We also seek to identify primitive factors that generate order flow in stock and bond markets and, possibly, induce correlated movements in liquidity. We examine the notion (Garcia, 1989) that the monetary stance of the Fed can affect liquidity by altering the terms of margin borrowing and alleviating borrowing constraints of dealers, and also consider the idea that fund flows into stock and bond markets can affect trading activity, and thereby influence liquidity. Earlier work has analyzed the effects of monetary policy and fund flows on financial markets, but has not directly addressed their impact on liquidity. For example, Fleming and Remolona (1997) and Fair (2002) document that monetary shocks are associated with large changes in bond and stock prices. For fund flows, Edelen and Warner (2001) and Boyer and Zheng (2002) show a positive association between aggregate flow and concurrent market returns, while Goetzmann and Massa (2002) document that fund flows affect price formation in equity markets. These findings indicate that fund flows and monetary factors can affect returns and volatility in addition to liquidity. Therefore, we explore the interaction of monetary factors and fund flows with liquidity, returns, volatility and order flow. Our analysis thus allows us to link microstructure liquidity (in the sense of transaction costs) and “macro liquidity” (in the sense of fund flows between sectors of the economy).
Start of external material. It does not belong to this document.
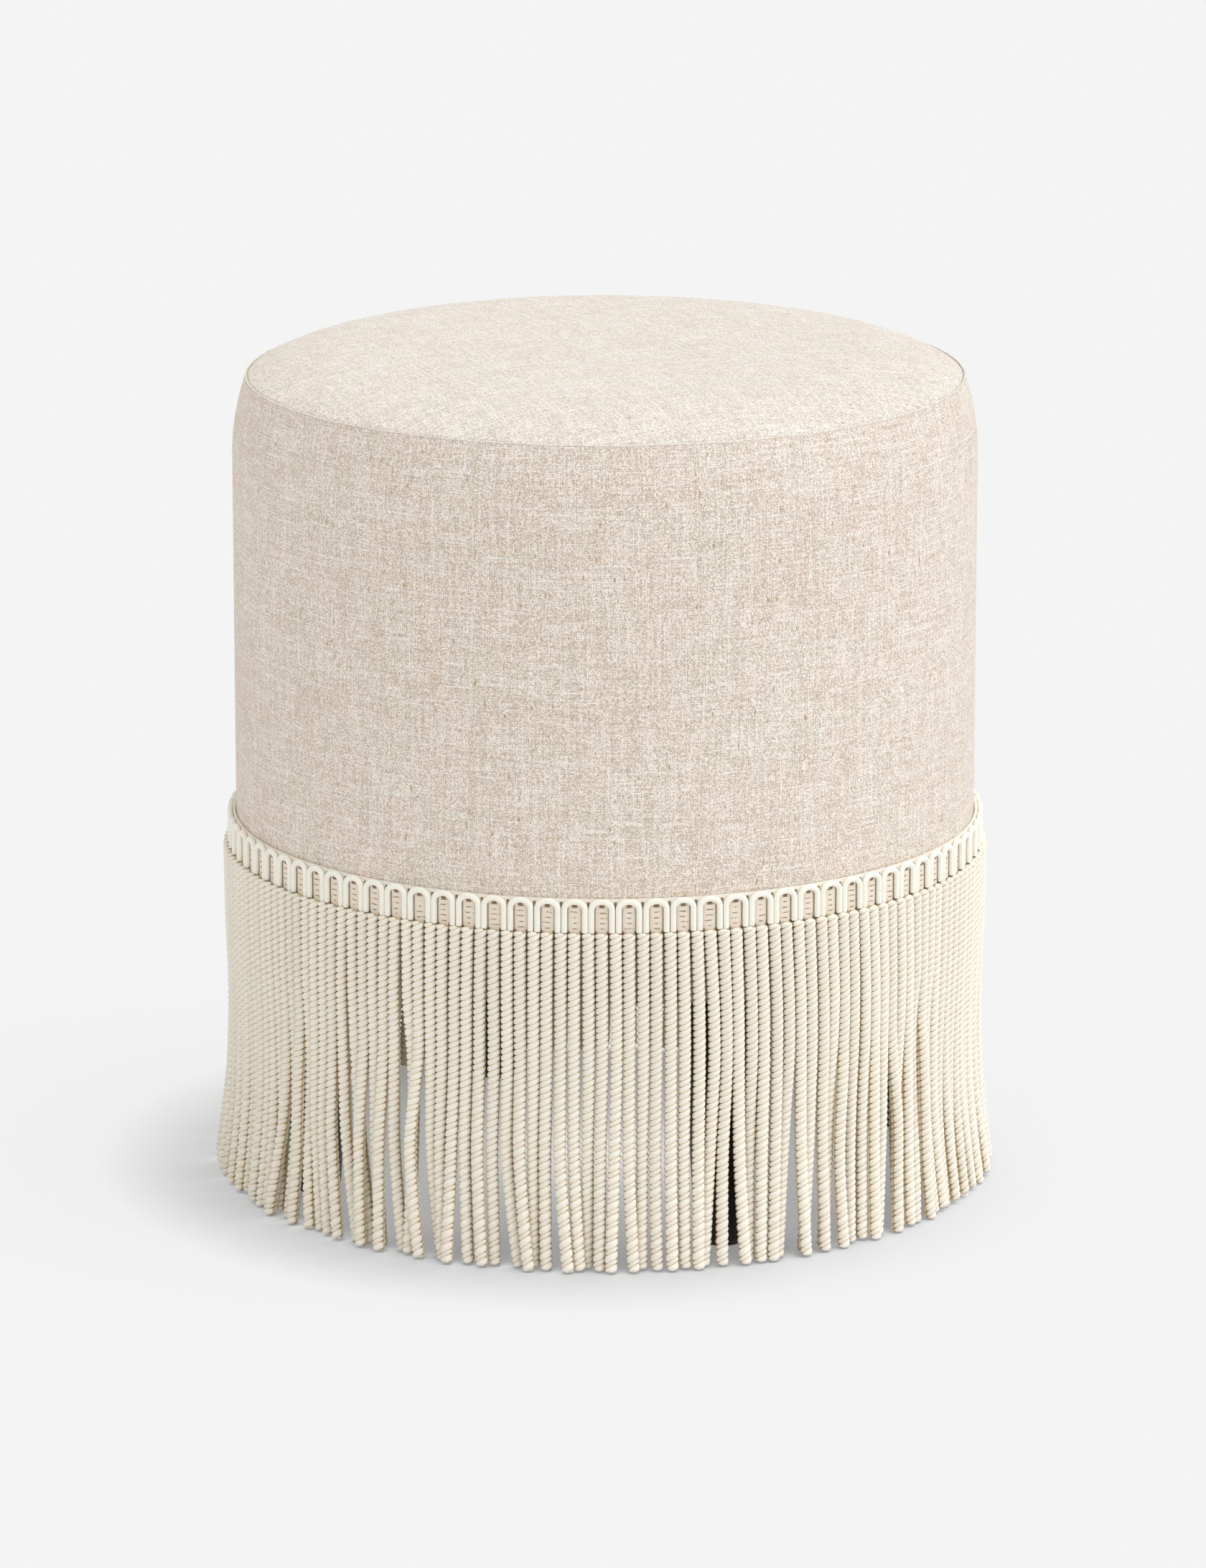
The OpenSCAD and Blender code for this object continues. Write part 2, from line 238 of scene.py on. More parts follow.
def sockets(kind, labels):
    """Sockets of one kind, from one line of names."""
    return [(kind, label) for label in labels.split(", ")]


# Effects that several materials share. Their vector is in metres

def effect(body, numbers, colours):
    """A shader group that makes a colour and a height, with the body's own name."""
    inputs = [(VECTOR, "Vector"), *sockets(NUMBER, numbers), *sockets(COLOUR, colours)]
    tree, given, result = group("ShaderNodeTree", body.__name__, inputs,
                                [(COLOUR, "Colour"), (NUMBER, "Height")])
    colour, height = body(**{label.lower(): given[label] for _, label in inputs})
    put(result, "Colour", colour)
    put(result, "Height", height)
    return tree


THREAD_PITCH = 0.65 * MM
# Numbers by which one thread's noise is drawn far from the next one's
THREAD_APART = 7.31
SLUB_APART = 3.17
THREAD_DRIFT = 0.022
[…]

The results indicate that the time series properties of stock and bond liquidity possess similarities, such as common calendar regularities. There are cross-market dynamics flowing from volatility to liquidity. Further, we find that the correlations in liquidity and volatility innovations between bond and stock markets are positive and significantly different from zero, pointing to common influences across the markets.

Innovations to net borrowed reserves are contemporaneously associated with increased liquidity and also have modest ability to predict liquidity during periods of crises, suggesting that monetary loosening is associated with increased liquidity. We also find that innovations to flows to the stock and government bond sectors play a key role in forecasting liquidity. Overall, our results support the notion that money flows (in the form of bank reserves and mutual fund investments) account for part of the commonality in stock and bond market liquidity.

The rest of the paper is organized as follows. Section 2 describes how the liquidity data is generated, while Section 3 presents basic time-series properties of the data, and describes the adjustment process to stationarize the series. Section 4 performs daily vector autoregressions. Section 5 presents the analysis of monetary policy and mutual fund flows. Section 6 concludes.